The CGNS system is designed to facilitate the exchange of data between sites and applications, and to help stabilize the archiving of aerodynamic data. The data are stored in a compact, binary format and are accessible through a complete and extensible library of functions. The application programming interface (API) is cross-platform and can be easily implemented in C, C++, Fortran and Fortran 90 applications. A MEX interface mexCGNS also exists for calling the CGNS API in high-level programming languages MATLAB and GNU Octave. Object oriented interface CGNS++ and Python module pyCGNS exist.

The principal target of CGNS is data normally associated with compressible viscous flow (i.e., the Navier-Stokes equations), but the standard is also applicable to subclasses such as Euler and potential flows. The CGNS standard includes the following types of data.
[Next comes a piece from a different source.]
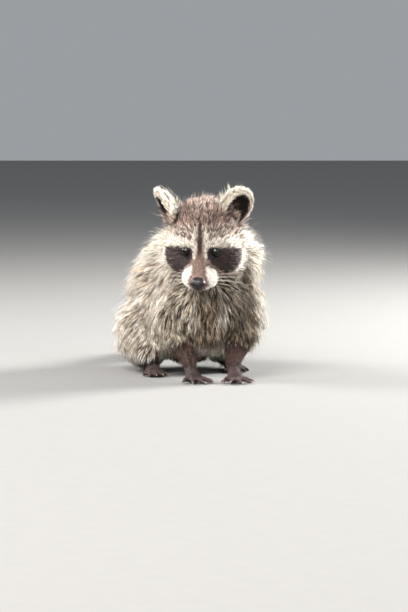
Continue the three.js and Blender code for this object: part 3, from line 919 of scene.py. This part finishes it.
# ---- Claws ----
# Twenty short curved claws of brown horn, one set in the tip of each finger and toe.
CLAW_LONG, CLAW_THICK, CLAW_POINT = 6.0 * MM, 2.0 * MM, 0.24 * MM
CLAW_FLAT = 0.72  # its width beside its depth
CLAW_BEND = math.radians(48)

bpy.ops.object.select_all(action="DESELECT")
bpy.ops.mesh.primitive_cone_add(
    vertices=12, radius1=CLAW_THICK / 2, radius2=CLAW_POINT / 2, depth=CLAW_LONG,
    location=(0, 0, CLAW_LONG / 2),
)
claw = bpy.context.object
bpy.ops.object.transform_apply(location=True, rotation=True, scale=True)
bpy.ops.object.mode_set(mode="EDIT")
bpy.ops.mesh.select_all(action="DESELECT")
bpy.ops.mesh.select_mode(type="EDGE")
bpy.ops.object.mode_set(mode="OBJECT")
for edge in claw.data.edges:
    ends = [claw.data.vertices[i].co.z for i in edge.vertices]
    edge.select = abs(ends[0] - ends[1]) > CLAW_LONG / 2
bpy.ops.object.mode_set(mode="EDIT")
bpy.ops.mesh.subdivide(number_cuts=8)
bpy.ops.object.mode_set(mode="OBJECT")
# Along it a claw keeps its thickness at first, then runs to a point; it bends down as it goes.
points = points_of(claw)
along = points[:, 2] / CLAW_LONG
fuller = (1 - along**2.2) / np.maximum(1 - along * 0.9, 0.1)
points[:, :2] *= np.clip(fuller, 0.3, 1.4)[:, None] * np.array((CLAW_FLAT, 1.0))
radius = CLAW_LONG / CLAW_BEND
angle = along * CLAW_BEND
from_centre = radius + points[:, 1]
claw_shape = np.stack((points[:, 0], from_centre * np.sin(angle), from_centre * np.cos(angle) - radius), 1)

# Horn: dark brown at the root, paler and worn towards the point, with fine lines along it.
LINES_PER_MM, LINES_DEEP = 2.2, 0.1 * MM
horn = new_material("claw horn")
from_root = node(horn, "ShaderNodeAttribute", attribute_name="from_root").outputs["Fac"]
worn = node(horn, "ShaderNodeValToRGB", {"Fac": from_root})
worn.color_ramp.elements[0].color = (*linear("1f1714"), 1)
worn.color_ramp.elements[1].color = (*linear("75624f"), 1)
place = node(horn, "ShaderNodeTexCoord").outputs["Object"]
lines = node(horn, "ShaderNodeTexNoise", {"Vector": place, "Scale": LINES_PER_MM / MM, "Detail": 2.0})
relief = node(horn, "ShaderNodeBump", {
    "Height": lines.outputs["Fac"], "Strength": 0.25, "Distance": LINES_DEEP,
})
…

- Structured, unstructured, and hybrid grids
- Flow solution data, which may be nodal, cell-centered, face-centered, or edge-centered
- Multizone interface connectivity, both abutting and overset
- Boundary conditions
- Flow equation descriptions, including the equation of state, viscosity and thermal conductivity models, turbulence models, multi-species chemistry models, and electromagnetics
- Time-dependent flow, including moving and deforming grids
- Dimensional units and nondimensionalization information
- Reference states
- Convergence history
- Association to CAD geometry definitions
- User-defined data

Much of the standard and the software is applicable to computational field physics in general. Disciplines other than fluid dynamics would need to augment the data definitions and storage conventions, but the fundamental database software, which provides platform independence, is not specific to fluid dynamics.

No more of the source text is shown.